Anche i nostri “briganti” invocano una giustizia che libri, storici e politica sembrano negargli. Non vuole fare i conti con un passato cruento, fatto di ricchezze “traslate” dal Sud al Nord, di violenza gratuita e di omicidi di massa, chi vede in Lombroso – cui tuttora è intitolato un rispettato museo – uno “scienziato”. Fa finta di non sapere chi, come gli esponenti della Lega, continuano l’opera di Cavour e compari tentando di relegare il Meridione in una condizione di subalternità, per portare avanti quel Nord ligio al dovere e retto che, grazie alle inchieste degli ultimi tempi, si è capito sia solo una favola.
È in uno scenario culturalmente e socialmente desolante come questo che una grafic novel – proprio come i “reportages” di Sacco – assume peso notevole. Non si deve fare l’errore di credere che un fumetto possa essere poco importante e, dunque, portare con sé risvolti minori. Perché la rinascita di un Sud prima fiorente e dopo bistrattato passa dalle nuove generazioni, dai più piccoli, dalle scuole. Dove la storia, dopo essere stata riscritta, può essere ritrasmessa. Dove un fumetto può diventare una lettura gradevole e allo stesso tempo necessaria, da diffondere come dovere morale.
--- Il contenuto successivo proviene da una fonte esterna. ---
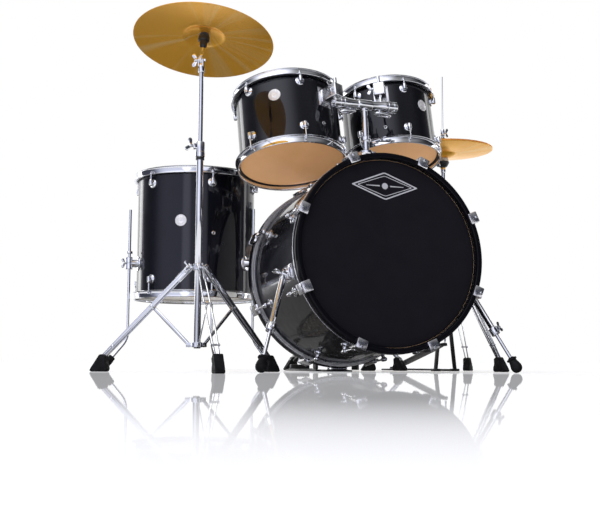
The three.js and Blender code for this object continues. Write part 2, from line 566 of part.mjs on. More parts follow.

Bambini e ragazzi – forse più degli adulti – potrebbero essere ben più propensi a comprendere che Garibaldi non era poi quell’eroe dei due mondi che tutti raccontano, ma che un mondo – quello ricco e culturalmente all’avanguardia del Sud – aveva contribuito con i suoi motti di obbedienza (non è stato il solo) a cancellarlo. Che in Calabria e nelle altre regioni meridionali, l’esercito regolare sparava – come racconta efficacemente “La coccarda rossa” – su persone disarmate, e si effettuavano fucilazioni di massa di gente accusata di “manutengolismo”, cioè di sostenere la guerriglia dei cosiddetti briganti. Un altro, di esercito, nella grafic novel guidato dall’ex sottufficiale del reggimento degli Ussari Nicola Cardone (per i personaggi e per le vicende è stato fatto riferimento a documenti di archivio) reagiva alle angherie e combatteva in nome di Francesco II di Borbone, che nel fumetto affida le sue memoria a un giornalista. Leggendo, sembra quasi di assaporare uno spirito di iniziativa ormai sopito: dopo l’assedio di Gaeta – “raccontano” Mercuri, Balzan e Rispoli – un ordigno esplodendo manda in frantumi la finestra della regina Maria Sofia. Sul pavimento cadono schegge di metallo arricciato, e da quel giorno i sostenitori dei nostri “partigiani” – che provenivano da tutta Europa e soprattutto dalla Spagna – portano al dito anelli di zinco per riconoscersi. Un invito implicito all’unità per una causa (purtroppo) ancora attuale, perché il Sud, esattamente come allora, vive in condizione di palese subalternità. Di anelli di zinco sulle dita dei politici e storici o dei componenti della società civile, però, salvo qualche realtà sparuta, e dopo più di 150 anni da un’Unità solo nominale – non se ne vedono ancora.